Timeline of nuclear and major missile tests in North Korea since January 2016.

“Based on the earlier patterns of cooperation, there is an immediate need to study whether there could be a reverse flow of the technology from North Korea to Pakistan,” said Commodore (retired) C Uday Bhaskar, director of the Society for Policy Studies, a Delhi-based think tank.

“There has been a nuclear-missile trade-off between Pakistan and North Korea and the Chinese provided facilitation to close the gaps,” he told Hindustan Times.

Air vice marshal (retired) Kapil Kak, a former deputy director of the Institute for Defence Studies and Analyses, said there was a long history of clandestine cooperation between Islamabad and Pyongyang. “If North Korea’s nuclear technology has advanced to this extent and if it is shared with Pakistan, it will be a major crisis,” he said.

Kak said the policy of escalation adopted by North Korean leader Kim Jong-un also represented a major concern for India and the region. “He is escalating to the hilt and no one will take chances with him.

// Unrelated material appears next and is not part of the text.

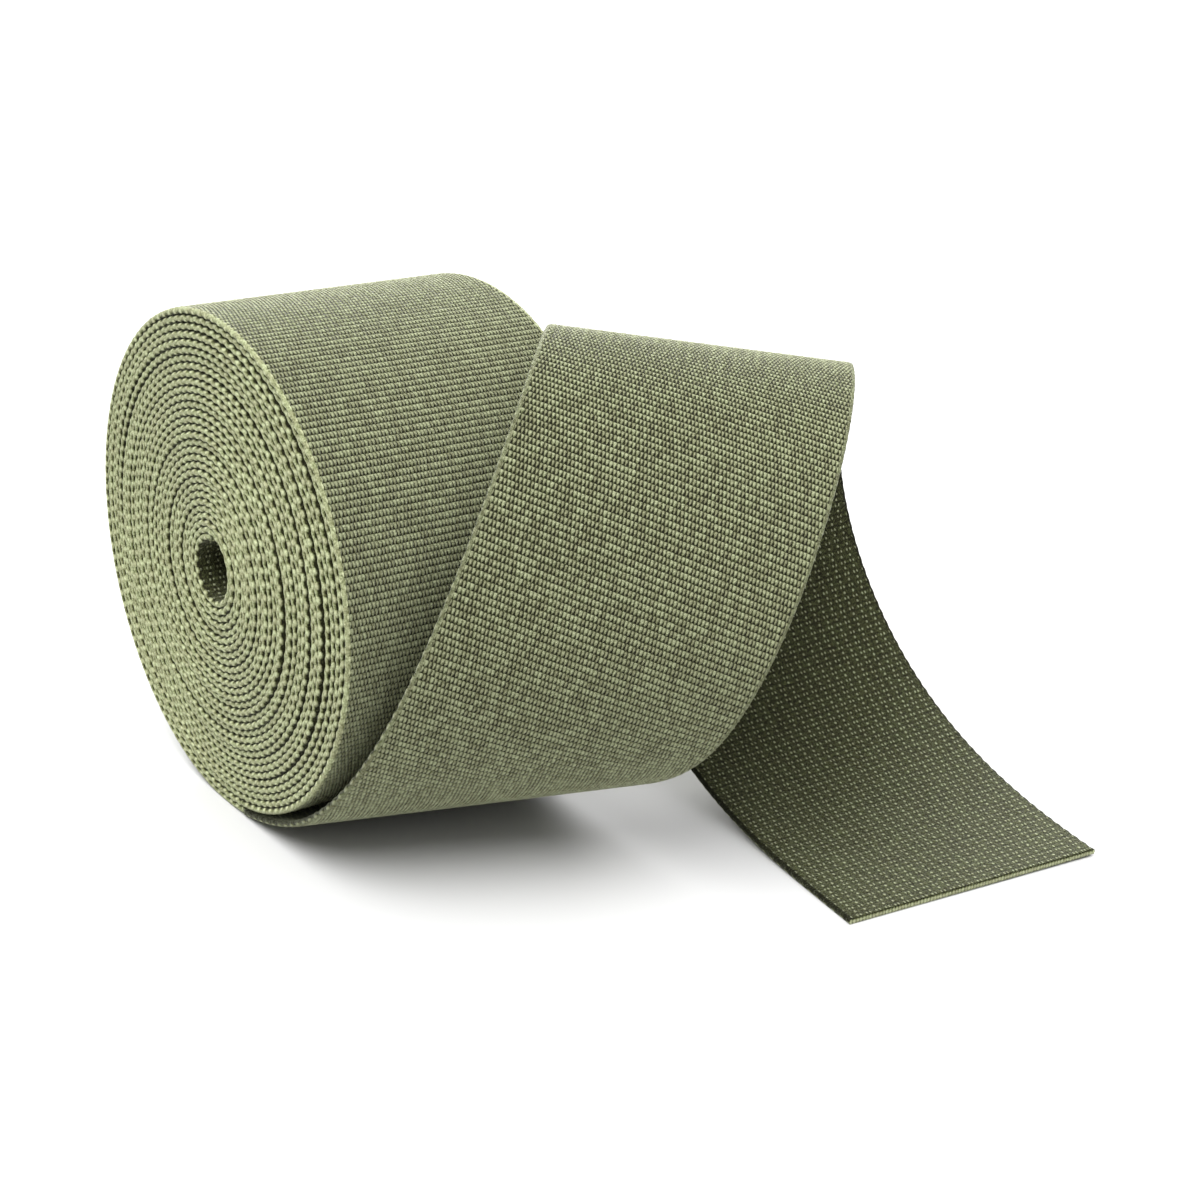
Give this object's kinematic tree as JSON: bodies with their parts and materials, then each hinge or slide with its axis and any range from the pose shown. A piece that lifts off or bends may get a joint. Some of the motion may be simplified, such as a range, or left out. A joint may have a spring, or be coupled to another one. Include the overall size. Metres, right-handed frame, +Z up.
{
  "type": "roll of webbing",
  "caption": "Roll of flat woven webbing wound on itself round a small open middle, its outer end turned over in one wide curl and lying flat in front.",
  "frame": {"origin": "middle of the narrow flat face at the bottom of the wound roll, on which it rests", "axes": "+X along the roll's axis, from the left end towards the side where the loose end lies; -Y towards the front, where the loose end runs out; +Z up"},
  "size_m": [0.1177, 0.1359, 0.0835],
  "materials": {
    "webbing": "matt olive green plain woven synthetic webbing"
  },
  "bodies": {
    "root": {"wound_roll": "webbing", "loose_end": "webbing"}
  },
  "joints": []
}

He has everything to lose if he doesn’t play this escalatory game,” he added.

Experts believe these developments will have a say on how India fashions its national security policies vis-à-vis China, which continues to be the biggest backer of the North Korean regime despite its criticism of Pyongyang’s recent nuclear and missile tests.

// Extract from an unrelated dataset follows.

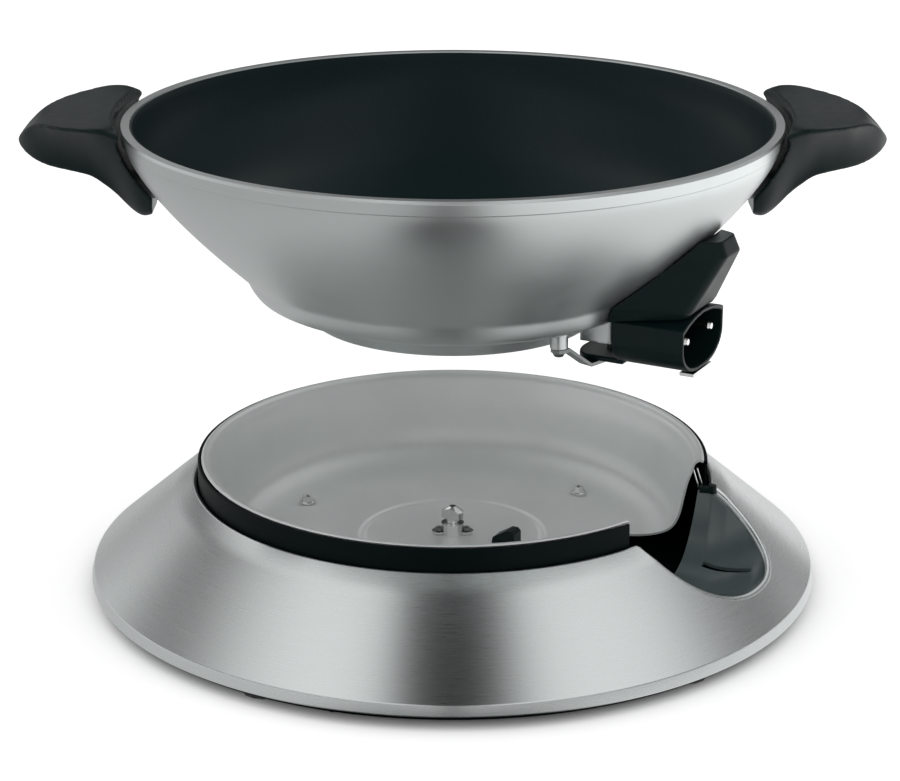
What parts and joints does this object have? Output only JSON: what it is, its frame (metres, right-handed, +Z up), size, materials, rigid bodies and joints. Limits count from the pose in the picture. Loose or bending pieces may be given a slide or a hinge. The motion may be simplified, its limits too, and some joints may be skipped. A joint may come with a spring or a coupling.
{
  "type": "electric wok",
  "caption": "Round cast wok bowl with two wing handles and a probe socket, lifted off a wide brushed skirt base with a heat reflector dish, a scooped probe bay and a turning quick release post.",
  "frame": {"origin": "centre of the base on the surface that its feet stand on", "axes": "+Z up along the axis of bowl and base, +X through the right handle, the probe bay 28 degrees from +X towards -Y"},
  "size_m": [0.489, 0.426, 0.2817],
  "materials": {
    "brushed_skirt": "brushed round the axis, polished at the cut edge of the bay",
    "cast_aluminium": "satin, finely turned",
    "nonstick_black": "semi-matt non-stick coating with fine speckle",
    "reflector_grey": "dull grey pressed sheet",
    "black_plastic": "fine matt moulding grain",
    "tray_black": "glossy moulded",
    "foot_rubber": "dull",
    "bright_steel": "bright nickel plated",
    "dark_steel": "dark oiled",
    "element_metal": "dull sheath"
  },
  "bodies": {
    "base": {"skirt_shell": "brushed_skirt", "heat_reflector": "reflector_grey", "inner_collar": "black_plastic", "probe_tray": "tray_black", "bottom_pan": "black_plastic", "post_bushing": "bright_steel", "locating_key": "black_plastic", "pan_screw_1": "dark_steel", "pan_screw_2": "dark_steel", "pan_screw_3": "dark_steel", "pan_screw_4": "dark_steel", "pan_screw_5": "dark_steel", "rubber_foot_1": "foot_rubber", "rubber_foot_2": "foot_rubber", "rubber_foot_3": "foot_rubber", "rubber_foot_4": "foot_rubber", "rubber_foot_5": "foot_rubber", "skirt_clip_1": "dark_steel", "skirt_clip_2": "dark_steel", "skirt_clip_3": "dark_steel", "skirt_clip_4": "dark_steel", "bushing_screw_1": "dark_steel", "bushing_screw_2": "dark_steel", "reflector_standoff_1": "dark_steel", "reflector_standoff_2": "dark_steel", "reflector_standoff_3": "dark_steel", "reflector_screw_1": "bright_steel", "reflector_screw_2": "bright_steel", "reflector_screw_3": "bright_steel"},
    "bowl": {"wok_bowl": "cast_aluminium", "nonstick_lining": "nonstick_black", "heating_element": "element_metal", "probe_socket": "black_plastic", "terminal_block": "black_plastic", "terminal_pin_a": "bright_steel", "terminal_pin_b": "bright_steel", "socket_lip": "bright_steel", "socket_strap": "dark_steel", "socket_screw_1": "dark_steel", "socket_screw_2": "dark_steel", "heat_guard": "black_plastic", "lock_plate": "bright_steel", "lock_plate_screw_1": "bright_steel", "lock_plate_screw_2": "bright_steel", "lock_plate_screw_3": "bright_steel", "handle_right": "black_plastic", "handle_left": "black_plastic", "handle_bracket_right": "cast_aluminium", "handle_bracket_left": "cast_aluminium", "handle_screw_right_1": "bright_steel", "handle_screw_right_2": "bright_steel", "handle_screw_left_1": "bright_steel", "handle_screw_left_2": "bright_steel"},
    "lock": {"lock_post": "bright_steel", "lock_lever": "black_plastic", "lock_nut": "dark_steel"}
  },
  "joints": [
    {"name": "bowl_lift", "type": "slide", "parent": "base", "child": "bowl", "axis": [0, 0, 1], "range_m": [-0.131, 0]},
    {"name": "lock_turn", "type": "hinge", "parent": "base", "child": "lock", "pos_m": [0, 0, 0], "axis": [0, 0, 1], "range_deg": [0, 90]}
  ]
}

The shared concerns of India and Japan about China’s backing for countries such as North Korea and Pakistan helped lay the foundation for closer security cooperation between New Delhi and Tokyo in the 1990s and continues to be a key factor even now.

Experts said India will also have to focus on China’s larger strategic objectives behind enabling the WMD programmes of countries such as North Korea and Pakistan. “The patterns here are very opaque and we have to keep a close eye on what the Chinese hope to achieve,” Bhaskar said.